Anchors are zero-length. They do not match any characters, but rather a position. There are anchors to match at the start and end of the subject string, and anchors to match at the start and end of each line.

Word Boundaries

Word boundaries are like anchors, but match at the start of a word and/or the end of a word.

Alternation

By separating different sub-regexes with vertical bars, you can tell the regex engine to attempt them from left to right, and return success as soon as one of them can be matched.

Optional Items

Putting a question mark after an item tells the regex engine to match the item if possible, but continue anyway (rather than admit defeat) if it cannot be matched.

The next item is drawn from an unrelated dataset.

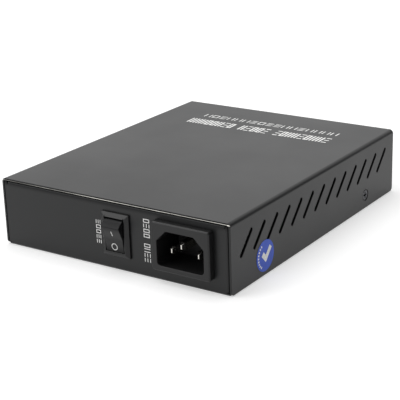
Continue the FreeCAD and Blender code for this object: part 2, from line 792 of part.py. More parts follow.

Repetition Using Various Quantifiers

Three styles of operators, the star, the plus, and curly braces, allow you to repeat an item zero or more times, once or more, or an arbitrary number of times. It is important to understand that these quantifiers are “greedy” by default, unless you explicitly make them “lazy”.

Grouping

By placing parentheses around part of the regex, you tell the engine to treat that part as a single item when applying quantifiers or to group alternatives together. Parentheses also create capturing groups allow you to reuse the text matched by part of the regex.

Backreferences

Backreferences to capturing groups match the same text that was previously matched by that capturing group, allowing you to match patterns of repeated text.

Named Groups and Backreferences

Regular expressions that have multiple groups are much easier to read and maintain if you use named capturing groups and named backreferences.

Branch Reset Groups

When using alternation to match different variants of the same thing, you can put the alternatives in a branch reset group. Then all the alternatives share the same capturing groups. This allows you to use backreferences or retrieve part of the matched text without having to check which of the alternatives captured it.

Free-Spacing and Comments

Splitting a regular expression into multiple lines, adding comments and whitespace, makes it easier to read and understand.

Unicode Characters and Properties

If your regular expression flavor supports Unicode, then you can use special Unicode regex tokens to match specific Unicode characters, or to match any character that has a certain Unicode property or is part of a particular Unicode script or block.

Mode Modifiers

Change matching modes such as “case insensitive” for specific parts of the regular expression.

Atomic Grouping and Possessive Quantifiers

Nested quantifiers can cause an exponentially increasing amount of backtracking that brings the regex engine to a grinding halt. Atomic grouping and possessive quantifiers provide a solution.

Lookaround with Zero-Length Assertions, part 1 and part 2

With lookahead and lookbehind, collectively called lookaround, you can find matches that are followed or not followed by certain text, and preceded or not preceded by certain text, without having the preceding or following text included in the overall regex match. You can also use lookaround to test the same part of the match for multiple requirements.

Keep The Text Matched So Far out of The Overall Regex Match

Keeping the text matched so far out of the overall regex match allows you to find matches that are preceded by certain text, without having that preceding text included in the overall regex match. This method is primarily of interest with regex flavors that have no or limited support for lookbehind.

Conditionals

A conditional is a special construct that first evaluates a lookaround or backreference, and then execute one sub-regex if the lookaround succeeds, and another sub-regex if the lookaround fails.

Recursion

Recursion matches the whole regex again at a particular point inside the regex, which makes it possible to match balanced constructs.

Subroutine Calls

Subroutine calls allow you to write regular expressions that match the same constructs in multiple places without having to duplicate parts of your regular expression.

Recursion, Subroutines, & Capturing

Capturing groups inside recursion and subroutine calls are handled differently by the regex flavors that support them.

Backreferences with Recursion Level

Special backreferences match the text stored by a capturing group at a particular recursion level, instead of the text most recently matched by that capturing group.

Recursion, Subroutines, & Backtracking

The regex flavors that support recursion and subroutine calls backtrack differently after a recursion or subroutine call fails.

POSIX Bracket Expressions

If you are using a POSIX-compliant regular expression engine, you can use POSIX bracket expressions to match locale-dependent characters.

Issues with Zero-Length Matches

When a regex can find zero-length matches, regex engines use different strategies to avoid getting stuck on a zero-length match when you want to iterate over all matches in a string. This may lead to different match results.

Continuing from The Previous Match Attempt

Forcing a regex match to start at the end of a previous match provides an efficient way to parse text data.